Not anytime soon, it seems.

It was the fourth year in a row the Woodstock men’s winner broke the course record.

Cheptoek’s margin was a whopping 22 seconds ahead of Woodstock rookie Stephen Sirma. Sirma’s third-place Kongasis Camp teammate, Fred Kosgei, another Woodstock first-timer, and was another six seconds back.

“It was nice to win last year,” Cheptoek said after a brief cool-down. “I didn’t know who was going to run, so I didn’t really expect a lot.

“This year, having won the title last year, definitely there was a lot more pressure. I knew we had some guys who were way ahead of me (as 5K runners), but the only thing in my mind was to defend my title. I didn’t care who was in the race. All I needed was to win.”

The 27-year-old Ugandan, who aspires to run the 2016 Olympic marathon, was a last-minute entry to his first Woodstock a year ago and won the race by one second. This time, Cheptoek got in well ahead of the deadline and didn’t make the race close.

Even though he had to come from behind, once he sprinted to the front, he was simply too fast to catch.

“I tried to get close, but it was very, very hard,” said Sirma, a 25-year-old Kenyan who has been training in the United States less than a month. “He was very fast – very, very fast.”

The defining move came about a mile from the finish, when Daniel Kipkoech, another Kongasis runner, tested the strength of an injured leg with a speed move around Sirma on the corner and changed the pace. Cheptoek sprang into action.

“I reacted immediately,” he said. “And nobody followed me.”

Once safely in the lead, Cheptoek could concentrate on assaulting the 14-minute barrier. He had it lined up – he was at 13:54 with the finish line in his sights – but expended too much energy getting to the front on a comfortable day to run to have enough speed to get it in under the wire.

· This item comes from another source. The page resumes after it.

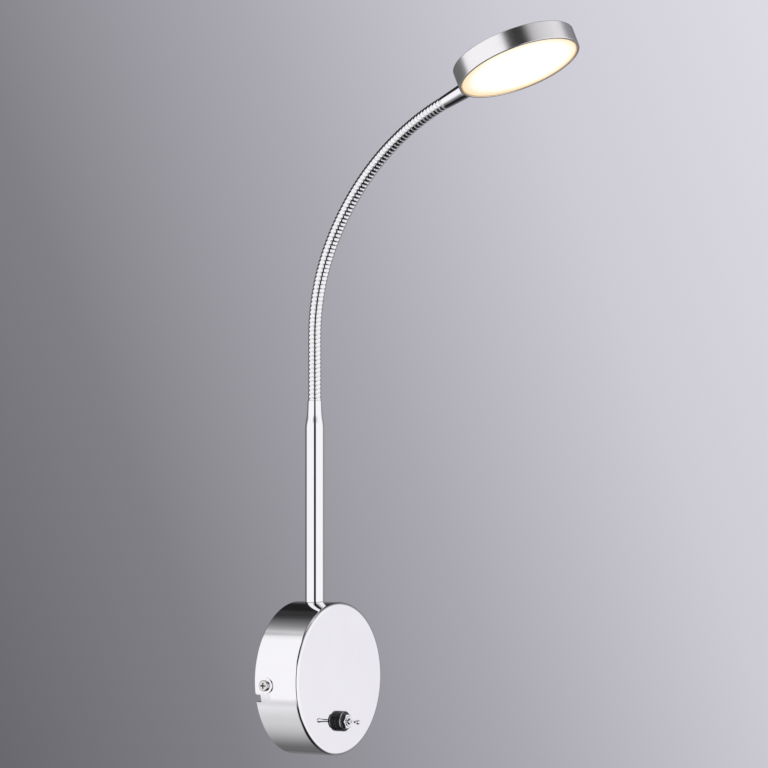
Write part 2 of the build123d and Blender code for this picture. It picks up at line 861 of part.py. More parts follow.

It wasn’t beyond his capabilities. He ran a 14:00.7 in Frankfort, Ky., on July 4 and finished fourth.

Still, he won the race Saturday and set the record, which was worth a $500 bonus.

“I believe it was too early, the move was too early,” he said. “If we had stayed in the same pack for at least half the course, I believe we could have run in 13, but we reacted so fast, and I ran out in front, and there was nobody to compete with.

“If I had somebody to run side by side, pushing me a little bit, we could have run in 13.”

Jacob Schwyn was the fastest local man. The 18-year-old from Oxford finished 31st among the guys (33rd overall) in a time of 18:21.

He was proud to have been the fastest local this year and had the pace of the leaders as motivation.

“I was in the middle of the race, I looked down (at his watch) and saw 15 minutes and was like, those guys are already done,” he said. “When I was in cross country, I’d train year-round, and I never ran better than 17:06, and to run 14 minutes, that’s just God-given talent.

“You can work as hard as you want to, but that’s just a gift, to me.”